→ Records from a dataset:
§

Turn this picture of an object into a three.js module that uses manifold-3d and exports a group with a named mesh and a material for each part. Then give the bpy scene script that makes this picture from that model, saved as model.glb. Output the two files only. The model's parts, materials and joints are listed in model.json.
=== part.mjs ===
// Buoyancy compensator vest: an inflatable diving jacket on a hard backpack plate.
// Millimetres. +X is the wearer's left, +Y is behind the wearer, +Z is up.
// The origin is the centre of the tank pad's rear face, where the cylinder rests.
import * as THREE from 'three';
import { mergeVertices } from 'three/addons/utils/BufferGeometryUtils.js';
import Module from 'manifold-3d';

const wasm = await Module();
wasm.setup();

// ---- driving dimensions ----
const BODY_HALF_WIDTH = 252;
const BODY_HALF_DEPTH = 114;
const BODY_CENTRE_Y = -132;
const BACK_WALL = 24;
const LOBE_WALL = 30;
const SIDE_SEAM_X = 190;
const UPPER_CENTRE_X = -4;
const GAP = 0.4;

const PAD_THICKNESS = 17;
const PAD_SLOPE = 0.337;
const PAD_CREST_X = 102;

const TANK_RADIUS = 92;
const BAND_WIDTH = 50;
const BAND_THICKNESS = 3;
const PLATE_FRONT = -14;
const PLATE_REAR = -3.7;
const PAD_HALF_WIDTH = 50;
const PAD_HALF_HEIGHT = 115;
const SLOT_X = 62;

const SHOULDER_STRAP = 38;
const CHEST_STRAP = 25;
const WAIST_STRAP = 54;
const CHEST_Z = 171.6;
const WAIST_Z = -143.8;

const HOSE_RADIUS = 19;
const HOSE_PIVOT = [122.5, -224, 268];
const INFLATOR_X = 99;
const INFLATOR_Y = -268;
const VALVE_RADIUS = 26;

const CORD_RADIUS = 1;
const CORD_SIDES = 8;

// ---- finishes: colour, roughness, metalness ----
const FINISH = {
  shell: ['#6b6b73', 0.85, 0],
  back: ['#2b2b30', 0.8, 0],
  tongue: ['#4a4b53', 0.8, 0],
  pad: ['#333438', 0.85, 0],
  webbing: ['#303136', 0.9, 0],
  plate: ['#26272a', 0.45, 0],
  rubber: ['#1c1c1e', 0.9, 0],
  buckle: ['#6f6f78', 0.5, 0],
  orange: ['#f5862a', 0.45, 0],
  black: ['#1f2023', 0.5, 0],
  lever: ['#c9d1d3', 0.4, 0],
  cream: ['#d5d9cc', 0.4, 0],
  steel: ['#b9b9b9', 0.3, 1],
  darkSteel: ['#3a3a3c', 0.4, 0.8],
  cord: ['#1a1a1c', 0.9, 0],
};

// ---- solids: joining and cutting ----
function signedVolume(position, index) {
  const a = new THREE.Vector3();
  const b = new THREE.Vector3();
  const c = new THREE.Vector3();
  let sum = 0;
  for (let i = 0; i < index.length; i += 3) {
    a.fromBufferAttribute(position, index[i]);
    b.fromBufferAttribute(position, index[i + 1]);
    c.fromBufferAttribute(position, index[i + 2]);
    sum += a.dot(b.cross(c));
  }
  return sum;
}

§

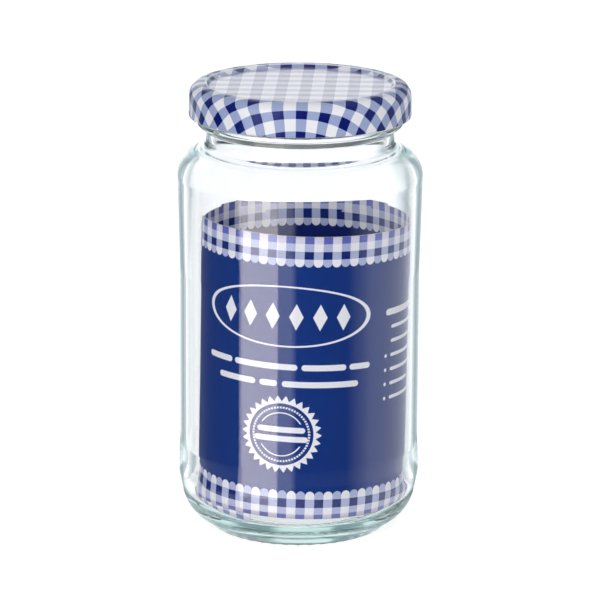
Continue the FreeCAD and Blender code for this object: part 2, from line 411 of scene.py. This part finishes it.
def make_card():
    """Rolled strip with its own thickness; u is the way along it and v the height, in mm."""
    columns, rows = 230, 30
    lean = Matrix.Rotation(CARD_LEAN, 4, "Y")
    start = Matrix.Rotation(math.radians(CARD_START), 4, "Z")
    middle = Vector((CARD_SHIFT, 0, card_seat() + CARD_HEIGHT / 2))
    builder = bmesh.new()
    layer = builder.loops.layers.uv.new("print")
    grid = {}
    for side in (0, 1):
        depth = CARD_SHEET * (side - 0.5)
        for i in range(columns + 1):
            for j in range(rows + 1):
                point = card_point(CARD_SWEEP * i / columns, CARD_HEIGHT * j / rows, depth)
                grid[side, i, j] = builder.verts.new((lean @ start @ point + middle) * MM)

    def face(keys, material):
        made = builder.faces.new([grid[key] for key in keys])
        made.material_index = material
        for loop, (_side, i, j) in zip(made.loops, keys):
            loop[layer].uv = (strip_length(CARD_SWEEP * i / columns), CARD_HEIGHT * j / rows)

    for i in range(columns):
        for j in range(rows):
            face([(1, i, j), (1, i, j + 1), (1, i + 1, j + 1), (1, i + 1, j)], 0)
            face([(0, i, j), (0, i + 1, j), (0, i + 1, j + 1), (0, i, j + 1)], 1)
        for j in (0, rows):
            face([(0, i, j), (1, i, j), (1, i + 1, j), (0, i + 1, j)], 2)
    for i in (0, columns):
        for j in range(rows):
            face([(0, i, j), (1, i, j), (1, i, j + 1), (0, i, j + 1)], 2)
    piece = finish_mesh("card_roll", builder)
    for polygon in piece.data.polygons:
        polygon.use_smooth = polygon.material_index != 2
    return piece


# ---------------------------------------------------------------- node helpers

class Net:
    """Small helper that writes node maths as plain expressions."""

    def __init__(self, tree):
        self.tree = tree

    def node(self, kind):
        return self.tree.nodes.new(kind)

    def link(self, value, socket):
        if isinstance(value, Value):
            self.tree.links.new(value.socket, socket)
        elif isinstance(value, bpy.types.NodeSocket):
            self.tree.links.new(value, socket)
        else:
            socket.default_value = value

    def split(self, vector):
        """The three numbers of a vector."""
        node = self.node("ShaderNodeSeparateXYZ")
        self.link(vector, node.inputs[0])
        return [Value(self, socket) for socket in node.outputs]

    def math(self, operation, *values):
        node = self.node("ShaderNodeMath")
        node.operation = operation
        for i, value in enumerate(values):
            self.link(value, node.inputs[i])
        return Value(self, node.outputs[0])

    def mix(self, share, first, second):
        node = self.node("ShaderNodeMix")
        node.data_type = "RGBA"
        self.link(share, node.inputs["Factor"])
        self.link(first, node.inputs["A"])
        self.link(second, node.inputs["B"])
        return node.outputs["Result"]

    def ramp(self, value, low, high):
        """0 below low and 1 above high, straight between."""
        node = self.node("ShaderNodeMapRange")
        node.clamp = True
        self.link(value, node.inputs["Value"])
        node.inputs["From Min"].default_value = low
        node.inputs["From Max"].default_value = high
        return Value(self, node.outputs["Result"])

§

Look back at the entries above and repeat, unchanged, every line from the line holding "Continue the FreeCAD" through the line holding "loop[layer].uv = (strip_length(CARD_SWEEP".

Continue the FreeCAD and Blender code for this object: part 2, from line 411 of scene.py. This part finishes it.
def make_card():
    """Rolled strip with its own thickness; u is the way along it and v the height, in mm."""
    columns, rows = 230, 30
    lean = Matrix.Rotation(CARD_LEAN, 4, "Y")
    start = Matrix.Rotation(math.radians(CARD_START), 4, "Z")
    middle = Vector((CARD_SHIFT, 0, card_seat() + CARD_HEIGHT / 2))
    builder = bmesh.new()
    layer = builder.loops.layers.uv.new("print")
    grid = {}
    for side in (0, 1):
        depth = CARD_SHEET * (side - 0.5)
        for i in range(columns + 1):
            for j in range(rows + 1):
                point = card_point(CARD_SWEEP * i / columns, CARD_HEIGHT * j / rows, depth)
                grid[side, i, j] = builder.verts.new((lean @ start @ point + middle) * MM)

    def face(keys, material):
        made = builder.faces.new([grid[key] for key in keys])
        made.material_index = material
        for loop, (_side, i, j) in zip(made.loops, keys):
            loop[layer].uv = (strip_length(CARD_SWEEP * i / columns), CARD_HEIGHT * j / rows)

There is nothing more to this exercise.